Decoupling the role of carbon counterparts in Pickering emulsifier for an enhanced selective oxidation of benzyl alcohol

Abstract

Pickering emulsion, a novel medium and reaction platform, has great potential for applications in interfacial catalysis. Although various efforts have been made to modulate suitable catalysts for such reactions, unveiling the intrinsic role of a catalyst in enhanced catalytic activity is highly desired. In this aspect, biomass-derived carbon was combined with hydrophilic zeolite particles to decouple the role of catalysts under Pickering interfacial catalysis (PIC) conditions for enhanced performance. The surface properties of the as-made nanocomposites were engineered and optimized in detail. This also modulated the emulsion capabilities and showed the volcano distribution of catalytic efficiency towards the selective oxidation of benzyl alcohol, indicative of the optimal activity with a conversion of up to >95% and good reusability under base-free conditions with molecular oxygen.

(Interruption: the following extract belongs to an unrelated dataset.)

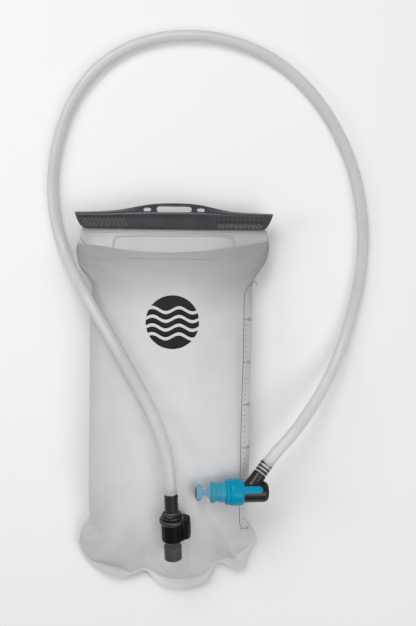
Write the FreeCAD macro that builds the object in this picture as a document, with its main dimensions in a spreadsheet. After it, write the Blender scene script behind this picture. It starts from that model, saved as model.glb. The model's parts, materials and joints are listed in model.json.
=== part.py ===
"""Two-litre hydration bladder with a slide-on closure, a plug-in drink tube and a bite valve.

The bladder lies on its back: X runs along the closure bar, Y from the foot to the bar, Z up.
The origin is on the ground under the middle of the bladder. All sizes are millimetres.
"""
import FreeCAD, Part
import math
import os
import Sketcher

Vector = FreeCAD.Vector
Rotation = FreeCAD.Rotation
Placement = FreeCAD.Placement

DRIVING_SIZES = [
    # bag
    ("film_wall", 0.7, "thickness of one film"),
    ("body_left", -77.0, "left side of the bag's body"),
    ("body_right", 74.0, "right side of the bag's body"),
    ("shoulder_reach", 14.8, "how far each shoulder ear stands out of the body"),
    ("foot_reach", 9.6, "how far each foot ear stands out of the body"),
    ("fill_height", 50.0, "height of the filled bag"),
    ("seam_height", 22.0, "height of the side seams"),
    ("bag_foot_y", -182.0, "lowest point of the foot weld"),
    ("mouth_y", 157.8, "where the films enter the closure lips"),
    ("mouth_half_width", 88.0, "half width of the mouth"),
    ("mouth_seam_height", 23.0, "height of the mouth's parting line"),
    # closure
    ("lip_film_height", 2.45, "thickness of each closure lip"),
    ("lip_bead_height", 1.5, "how far a lip's bead stands up"),
    ("lip_bead_depth", 5.5, "depth of a lip's bead"),
    ("lip_neck_depth", 4.9, "depth of a lip's neck"),
    ("lip_half_length", 86.0, "half length of the lips"),
    ("lip_gap", 0.3, "gap between the two lips"),
    ("slide_clearance", 0.4, "clearance between lips and bar"),
    ("bar_length", 185.6, "length of the closure bar"),
    ("bar_wall", 2.0, "wall of the closure bar"),
    ("bar_end_wall", 2.4, "closed end of the closure bar"),
    ("bar_corner", 9.0, "slant on the bar's lower corners"),
    ("grip_top_y", 182.0, "top of the hanging grip"),
    ("grip_half_width", 30.0, "half width of the grip's top"),
    ("grip_slope", 38.0, "length of the grip's slanted shoulders"),
    ("grip_thickness", 7.0, "thickness of the grip plate"),
    ("grip_slot_length", 33.6, "end-to-end length of the finger slot"),
    ("grip_slot_width", 7.2, "width of the finger slot"),
    ("grip_slot_edge", 2.6, "plate left above the finger slot"),
    ("hang_slot_length", 7.6, "end-to-end length of a hanging hole"),
    ("hang_slot_width", 4.2, "width of a hanging hole"),
    ("hang_slot_spacing", 50.4, "distance between the hanging holes"),
    # port and coupling
    ("port_x", 2.9, "coupling mouth, across"),
    ("port_from_foot", 73.0, "coupling mouth, from the foot weld"),
    ("port_rise", 8.0, "coupling mouth, above the top of the filled bag"),
    ("port_tilt", 16.0, "rise of the coupling, degrees"),
    ("port_yaw", 2.1, "turn of the coupling to the left, degrees"),
    ("coupling_length", 18.2, "length of the coupling's cylinder"),
    ("coupling_radius", 9.75, "radius of the coupling's cylinder"),
    ("coupling_head_radius", 10.7, "radius of the coupling's head"),
    ("coupling_head_top", 3.5, "top of the coupling's head"),
    ("coupling_cone", 5.8, "length of the cone under the cylinder"),
    ("coupling_neck_radius", 3.8, "radius of the neck under the cone"),
    ("coupling_rib_radius", 8.1, "radius of the ribs pressed in the spout"),
    ("coupling_stem", 38.0, "mouth to the lower end of the stem"),
    ("stem_radius", 5.0, "radius of the plug's stem"),
    ("stem_length", 13.0, "length of the plug's stem"),
    ("stem_clearance", 0.3, "clearance around the plug's stem"),
    ("water_bore", 2.2, "radius of the water passages"),
    ("valve_lip_radius", 2.8, "radius of the check valve's seat"),
    ("valve_chamber_radius", 4.6, "radius of the check valve's chamber"),
    ("valve_travel", 2.3, "lift of the check valve"),
    ("collar_radius", 9.1, "radius of the plug's collar"),
    ("collar_height", 4.8, "height of the plug's collar"),
    ("barb_length", 20.6, "length of the plug's barb"),
    ("latch_thickness", 2.6, "thickness of the latch plate"),
    ("latch_half_width", 7.0, "half width of the latch plate"),
    ("latch_travel", 1.2, "travel of the release button"),
    ("button_reach", 16.6, "outer face of the release button"),
    ("button_thickness", 3.9, "thickness of the release button"),
    ("button_half_width", 5.0, "half width of the release button"),
    ("spout_radius", 9.6, "outer radius of the spout"),
    ("spout_length", 21.0, "length of the spout"),
    ("patch_half_width", 20.0, "half width of the welded patch"),
    ("patch_length", 66.0, "length of the welded patch"),
    ("patch_thickness", 1.2, "thickness of the welded patch"),
    ("patch_corner", 7.0, "corner radius of the welded patch"),
    # drink tube
    ("hose_diameter", 11.0, "outside diameter of the drink tube"),
    ("hose_bore", 7.6, "inside diameter of the drink tube"),
    # bite valve
    ("valve_x", 22.1, "tip of the bite valve, across"),
    ("valve_from_foot", 99.6, "tip of the bite valve, from the foot weld"),
    ("valve_rise", 10.5, "tip of the bite valve, above the top of the filled bag"),
    ("valve_pitch", 9.2, "fall of the bite valve towards its rear, degrees"),
    ("valve_roll", -6.0, "roll of the bite valve, degrees"),
    ("mouthpiece_length", 28.7, "length of the soft mouthpiece"),
    ("mouthpiece_radius", 11.4, "largest radius of the soft mouthpiece"),
    ("mouthpiece_wall", 1.6, "wall of the soft mouthpiece"),
    ("barrel_radius", 9.1, "radius of the blue barrel"),
    ("shutoff_radius", 12.2, "radius of the shut-off collar"),
    ("shutoff_length", 16.2, "length of the shut-off collar"),
    ("lever_reach", 15.0, "how far the lever stands behind the collar"),
    ("lever_width", 6.8, "width of the lever"),
    ("lever_thickness", 2.4, "thickness of the lever"),
    ("lever_angle", 12.0, "turn of the lever from the top, degrees"),
    ("elbow_radius", 9.5, "radius of the elbow's body"),
    ("elbow_start", 33.6, "front end of the elbow's body"),
    ("elbow_length", 30.9, "length of the elbow's body"),
    ("branch_place", 49.6, "where the branch meets the body"),
    ("branch_angle", 53.5, "angle between branch and body, degrees"),
    ("branch_radius", 6.0, "radius of the branch"),
    ("branch_length", 20.6, "length of the branch up to the hose"),
    ("branch_barb_length", 9.0, "length of the branch's barb"),
    ("rotor_radius", 6.2, "radius of the shut-off rotor"),
    ("rotor_clearance", 0.3, "clearance around the rotor"),
    ("end_cap_length", 4.4, "length of the end cap"),
]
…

It was found that the catalytic efficiency was strongly dependent on the interfacial area provided by the Pickering emulsion and followed the pseudo-first-order rate kinetics. The large biphasic interfacial area was in favor of mass transfer in the reaction process and reduced the external diffusion resistance. The quantitative measurements by electrochemical quartz crystal microbalance (EQCM) and temperature-programmed desorption of oxygen (O₂-TPD) revealed that the combined carbon was able to enhance the adsorption capability towards benzyl alcohol five-fold and oxygen as compared to pristine S-1 during the reaction process. These integrated superiorities are responsible for enhanced catalytic efficiency.